Extract all lines containing "data".
-------
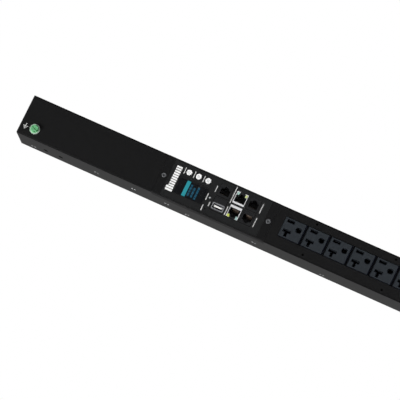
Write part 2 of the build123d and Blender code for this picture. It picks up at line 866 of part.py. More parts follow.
# Snap standoffs: a collar between tray and board, and a neck with a snap head through the board
all_standoffs = standoff_places(board_start, board_length)
all_standoffs += standoff_places(power_board_start, power_board_length)
with BuildPart() as board_standoffs:
    with BuildSketch(front_plane(board_depth + board)):
        with Locations(*all_standoffs):
            RegularPolygon(standoff_radius, 6)
    extrude(amount=standoff)
    with BuildSketch(front_plane(board_depth)):
        with Locations(*all_standoffs):
            RegularPolygon(standoff_neck, 6)
    extrude(amount=board)
    with BuildSketch(front_plane(board_depth)):
        with Locations(*all_standoffs):
            RegularPolygon(standoff_head, 6)
    extrude(amount=-standoff_snap)
board_standoffs.part.label = "board_standoffs"
export_step(board_standoffs.part, "parts/board_standoffs.step")

# Board tray: a folded plate behind both boards, clinched to the sides by its flanges
with BuildPart() as board_tray:
    with BuildSketch(end_plane(tray_end, 1)):
        with BuildLine():
            tray_x = seat_x - sheet / 2
            tray_y = tray_depth + sheet / 2 - body_depth
            FilletPolyline(
                (-tray_x, tray_y + tray_flange), (-tray_x, tray_y),
                (tray_x, tray_y), (tray_x, tray_y + tray_flange),
                radius=fold_radius - sheet / 2,
            )
        trace(line_width=sheet)
    extrude(amount=tray_end - tray_start)
    with BuildSketch(front_plane(tray_depth)):
        with Locations(*[(0, station) for station in bezel_screws_at]):
            shank_hole(bezel_screw_radius + screw_gap)
        with Locations((header_x, header_station)):
            Rectangle(header_width + 2 * window_gap, header_length + 2 * window_gap)
    extrude(amount=sheet, mode=Mode.SUBTRACT)
board_tray.part.label = "board_tray"
export_step(board_tray.part, "parts/board_tray.step")

# Outlets: each has a hot slot, a T slot for two kinds of neutral blade and an arched earth hole
outlet_number = 0
for bank in bank_starts:
    for station in outlet_stations(bank):
        outlet_number += 1
        with BuildPart() as outlet:
            with BuildSketch(front_plane(-outlet_proud)):
                with Locations((outlet_x, station)):
                    Rectangle(outlet_width, outlet_length)
            extrude(amount=shoulder_depth + outlet_proud)
            chamfer(outlet.faces().sort_by(Axis.Y)[0].edges(), outlet_edge)
            with BuildSketch(front_plane(shoulder_depth)):
                with Locations((outlet_x, station)):
                    Rectangle(outlet_body_width, outlet_length)
            extrude(amount=outlet_back_depth - shoulder_depth)
            with BuildSketch(front_plane(-outlet_proud)):
                with Locations((hot_x, station - slot_rise)):
                    Rectangle(slot_width, hot_length)
                with Locations((neutral_x, station - slot_rise)):
                    Rectangle(slot_width, neutral_length)
                with Locations((neutral_x - neutral_reach / 2, station - slot_rise)):
                    Rectangle(neutral_reach, slot_width)
                with Locations((ground_x, station + ground_drop)):
                    RegularPolygon(ground_width / 2, 12, major_radius=False, rotation=15)
                flat_length = ground_length - ground_width / 2
                with Locations((ground_x, station + ground_drop + flat_length / 2)):
                    Rectangle(ground_width, flat_length)
            extrude(amount=slot_depth, mode=Mode.SUBTRACT)
        name = f"outlet_{outlet_number:02d}"
        outlet.part.label = name
        export_step(outlet.part, f"parts/{name}.step")

# Outlet carriers: a plate with a window for each outlet, rails along both sides and screw posts
for name, bank in zip(("upper_outlet_carrier", "lower_outlet_carrier"), bank_starts):
    bank_middle = bank + bank_length / 2
    carrier_length = bank_length + 2 * carrier_margin
    pocket_x = outlet_body_width / 2 + seat_gap
    with BuildPart() as carrier:
        with BuildSketch(front_plane(plate_depth)):
            with Locations((0, bank_middle)):
                Rectangle(carrier_width, carrier_length)
            with Locations(*[(outlet_x, station) for station in outlet_stations(bank)]):
                cut_width = outlet_width + 2 * seat_gap
                Rectangle(cut_width, outlet_length + 2 * seat_gap, mode=Mode.SUBTRACT)
        extrude(amount=carrier_plate - plate_gap)
        with BuildSketch(front_plane(plate_depth)):
            with Locations((outlet_x, bank_middle)):
                with GridLocations(2 * pocket_x + rail, 1, 2, 1):
                    Rectangle(rail, carrier_length)
            with Locations(*carrier_posts(bank)):
                Rectangle(carrier_post, carrier_post)
        extrude(amount=rail_depth - plate_depth)
        with BuildSketch(front_plane(plate_depth)):
            with Locations((outlet_x, bank_middle)):
                Rectangle(2 * pocket_x, carrier_length)
                Rectangle(2 * pocket_x, bank_length - 2 * seat_gap, mode=Mode.SUBTRACT)
        extrude(amount=rail_depth - plate_depth)
    carrier.part.label = name
    export_step(carrier.part, f"parts/{name}.step")

# Bus bars: copper strips against the backs of the outlets, from the power board to the terminals
bars = {"live_bus_bar": (hot_x, bar_start), "neutral_bus_bar": (neutral_x, bar_start)}
bars["earth_bus_bar"] = (ground_x, top_section)
for name, (x, start) in bars.items():
    with BuildPart() as bus_bar:
        with BuildSketch(front_plane(outlet_back_depth)):
            with Locations((x, (start + terminal_start) / 2)):
                Rectangle(bar_width, terminal_start - start)
        extrude(amount=bar_thickness)
    bus_bar.part.label = name
    export_step(bus_bar.part, f"parts/{name}.step")

# Current sensor: a ring of rectangular section round the live bar
with BuildPart() as current_sensor:
    with BuildSketch(end_plane(bank_end + terminal_margin)):
        sensor_y = outlet_back_depth + bar_thickness / 2 - body_depth
        with Locations((hot_x, -sensor_y)):
            ring_width = bar_width + 2 * ring_gap
            ring_height = bar_thickness + 2 * ring_gap
            Rectangle(ring_width + sensor_wall, ring_height + 2 * sensor_wall)
            Rectangle(ring_width, ring_height, mode=Mode.SUBTRACT)
    extrude(amount=sensor_height)
current_sensor.part.label = "current_sensor"
export_step(current_sensor.part, "parts/current_sensor.step")

# Terminal block: it takes the three bars on top and has a hole for each conductor below
insulator_front = back_inner - insulator
terminal_middle = terminal_start + terminal_height / 2
terminal_width = header_width + 2 * sensor_wall
with BuildPart() as terminal_block:
    with BuildSketch(front_plane(terminal_front)):
        with Locations((header_x, terminal_middle)):
            Rectangle(terminal_width, terminal_height)
    extrude(amount=insulator_front - terminal_front)
    with BuildSketch(end_plane(terminal_start + terminal_height, 1)):
        for x in (hot_x, neutral_x, ground_x):
            with Locations((x, outlet_back_depth + bar_thickness / 2 - body_depth)):
                Rectangle(terminal_hole, terminal_hole)
    extrude(amount=terminal_hole_depth, mode=Mode.SUBTRACT)
terminal_block.part.label = "terminal_block"
export_step(terminal_block.part, "parts/terminal_block.step")

# Insulator: a sheet on the inside of the back, behind all live parts
insulator_end = terminal_start + terminal_height
with BuildPart() as insulator_sheet:
    with BuildSketch(front_plane(insulator_front)):
        with Locations((0, (top_section + insulator_end) / 2)):
            Rectangle(insulator_width, insulator_end - top_section)
        with Locations(*[(0, station) for station in stud_stations]):
            RegularPolygon(press_nut_radius + window_gap, 6, mode=Mode.SUBTRACT)
    extrude(amount=insulator)
insulator_sheet.part.label = "insulator_sheet"
export_step(insulator_sheet.part, "parts/insulator_sheet.step")

# Cord gland: body through the lower end cap, locknut inside, seal in its mouth and a cap nut below
gland_top = Plane(origin=(0, gland_y, -half_length), x_dir=(1, 0, 0), z_dir=(0, 0, -1))
with BuildPart() as gland_body:
    with BuildSketch(gland_top):
        RegularPolygon(gland_hex / 2, 6, major_radius=False)
    extrude(amount=gland_flange)
    with BuildSketch(gland_top.offset(gland_flange)):
        RegularPolygon(gland_neck_radius, gland_sides)
    extrude(amount=gland_neck)
    with BuildSketch(gland_top):
        RegularPolygon(gland_thread_radius, gland_sides)
    extrude(amount=-(sheet + locknut_height + overshoot))
    with BuildSketch(gland_top.offset(gland_flange + gland_neck)):
        RegularPolygon(gland_bore_radius, gland_sides)
    extrude(amount=-body_depth, mode=Mode.SUBTRACT)
    with BuildSketch(gland_top.offset(gland_flange + gland_neck)):
        RegularPolygon(seal_bore_radius + seal_wall + screw_gap, gland_sides)
    extrude(amount=-seal_height, mode=Mode.SUBTRACT)
gland_body.part.label = "gland_body"
export_step(gland_body.part, "parts/gland_body.step")

with BuildPart() as gland_locknut:
    with BuildSketch(gland_top.offset(-sheet)):
        RegularPolygon(locknut_hex / 2, 6, major_radius=False)
        RegularPolygon(gland_thread_radius + screw_gap, gland_sides, mode=Mode.SUBTRACT)
    extrude(amount=-locknut_height)
gland_locknut.part.label = "gland_locknut"
export_step(gland_locknut.part, "parts/gland_locknut.step")

with BuildPart() as gland_seal:
    with BuildSketch(gland_top.offset(gland_flange + gland_neck - seal_height)):
        RegularPolygon(seal_bore_radius + seal_wall, gland_sides)
        Circle(seal_bore_radius, mode=Mode.SUBTRACT)
    extrude(amount=seal_height)
gland_seal.part.label = "gland_seal"
export_step(gland_seal.part, "parts/gland_seal.step")

with BuildPart() as gland_cap_nut:
    nut_start = gland_flange + seat_gap
    with BuildSketch(gland_top.offset(nut_start)):
        RegularPolygon(cap_nut_hex / 2, 6, major_radius=False)
    extrude(amount=cap_nut_height)
    chamfer(gland_cap_nut.faces().sort_by(Axis.Z)[0].edges(), cap_nut_edge)
    with BuildSketch(gland_top.offset(nut_start)):
        RegularPolygon(gland_neck_radius + screw_gap, gland_sides)
    extrude(amount=gland_neck, mode=Mode.SUBTRACT)
    with BuildSketch(gland_top.offset(nut_start)):
        Circle(cap_nut_bore_radius)
    extrude(amount=cap_nut_height, mode=Mode.SUBTRACT)
gland_cap_nut.part.label = "gland_cap_nut"
export_step(gland_cap_nut.part, "parts/gland_cap_nut.step")
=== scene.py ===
"""Looks and stage for a rack power distribution unit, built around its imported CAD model.

Places on the bar are given as its maker would give them, in millimetres: across is +X as seen
from the front, station is the distance down from the top end, and depth is the distance behind
the front.
"""

import math

import bmesh
import bpy
import numpy as np
from mathutils import Matrix, Vector


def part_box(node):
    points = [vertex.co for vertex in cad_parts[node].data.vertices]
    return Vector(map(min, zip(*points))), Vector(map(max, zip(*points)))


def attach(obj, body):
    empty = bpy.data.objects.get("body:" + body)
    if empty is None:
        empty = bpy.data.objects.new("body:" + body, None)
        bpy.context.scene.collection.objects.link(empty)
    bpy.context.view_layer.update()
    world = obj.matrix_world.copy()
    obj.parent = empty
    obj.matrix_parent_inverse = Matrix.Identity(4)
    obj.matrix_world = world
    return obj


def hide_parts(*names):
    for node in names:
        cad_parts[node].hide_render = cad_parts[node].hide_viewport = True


bl_info = {
    "name": "Rack power distribution unit",
    "version": (1, 0, 0),
    "blender": (4, 5, 0),
    "location": "View3D > Sidebar > Power unit",
    "description": "Dresses the packed power distribution unit and sets its stage",
    "category": "Object",
}

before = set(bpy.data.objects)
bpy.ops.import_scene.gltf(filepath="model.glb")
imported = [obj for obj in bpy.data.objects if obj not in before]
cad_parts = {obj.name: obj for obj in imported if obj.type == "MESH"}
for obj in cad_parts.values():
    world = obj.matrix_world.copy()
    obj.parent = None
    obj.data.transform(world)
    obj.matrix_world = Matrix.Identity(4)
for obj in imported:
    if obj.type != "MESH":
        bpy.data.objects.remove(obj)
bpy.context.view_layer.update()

MM = 0.001
bar_low, bar_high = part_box("front_channel")
TOP = bar_high.z
FRONT = bar_low.y
HALF_WIDTH = bar_high.x / MM
LENGTH = (TOP - bar_low.z) / MM

# Radius of the small flat that closes a turned form at its axis
POLE = 0.1
# Specular level of a plain surface, and of what dries or is moulded duller
PLAIN_LEVEL, BEND_LEVEL, SKIRT_LEVEL = 0.5, 0.1, 0.09
# Bracket holes: stations from either end of the bar, and their depth
BRACKET_STATIONS = np.array([35.9, 56.1])
BRACKET_DEPTH = 31.6

def linear(code):
    """An sRGB hex colour as linear red, green and blue."""
    srgb = [int(code[i : i + 2], 16) / 255 for i in (1, 3, 5)]
    return tuple(c / 12.92 if c <= 0.04045 else ((c + 0.055) / 1.055) ** 2.4 for c in srgb)


def middle_of(node):
    """Across, station and front depth of a CAD node, in millimetres."""
    low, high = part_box(node)
    across = (low.x + high.x) / 2 / MM
    station = (TOP - (low.z + high.z) / 2) / MM
    return across, station, (low.y - FRONT) / MM


def size_of(node):
    """Width across and length along the bar of a CAD node, in millimetres."""
    low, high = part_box(node)
    return np.array([(high.x - low.x) / MM, (high.z - low.z) / MM])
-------
▶ The completed task
    points = [vertex.co for vertex in cad_parts[node].data.vertices]
    empty = bpy.data.objects.get("body:" + body)
        empty = bpy.data.objects.new("body:" + body, None)
before = set(bpy.data.objects)
imported = [obj for obj in bpy.data.objects if obj not in before]
    obj.data.transform(world)
        bpy.data.objects.remove(obj)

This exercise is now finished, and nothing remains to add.